The real pisser is that Kodak was ahead of the curve on digital photography before they decided on five year thinking instead of fifteen year thinking.

They paid for a modified version of Mosaic that could handle high resolution images. I want to say 4 megapixel before anyone else even had digital cameras. They were going to have you send in your images and then order a CDROM via a website with the ones you wanted to keep. Because storage was terrible at the time. I don’t remember if prints were an option, but I can’t imagine why they wouldn’t.

soneil 3 days ago | parent [-]

I'm not convinced it was really their strategy on digital that killed them. I mean it's clear their film camera business was a "razor blades" model in support of their film business - then they tried to approach digital the same way, trying to figure out what razor blades they could sell us.

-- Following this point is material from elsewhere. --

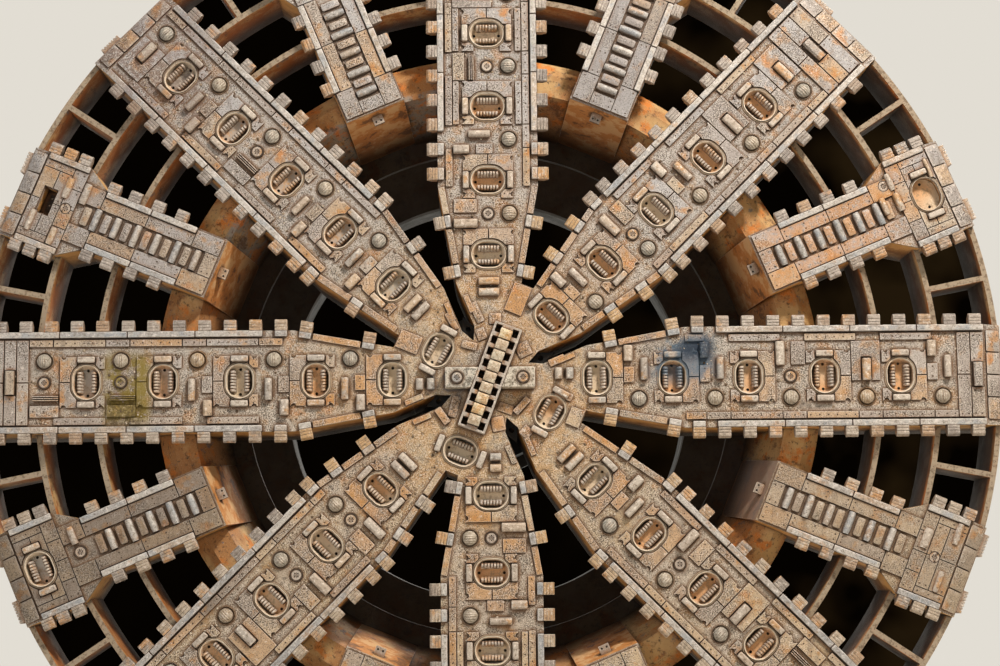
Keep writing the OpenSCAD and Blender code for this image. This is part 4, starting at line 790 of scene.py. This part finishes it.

But it was largely working - Kodak were the market leaders[*] in digital cameras right up until the smartphone came out. The market for non-SLR/mirrorless cameras is down >98% from there. They could have owned 100% of that segment and they'd still be a nostalgia marque today.

Digital all but killed the film segment, and then smartphones all but killed their digital segment. They were winning in dead markets.

* In the US, according to some contemporary BusinessWeek article that wikipedia's sourced. But I'm willing to accept that it's within a margin of error of successful in that segment.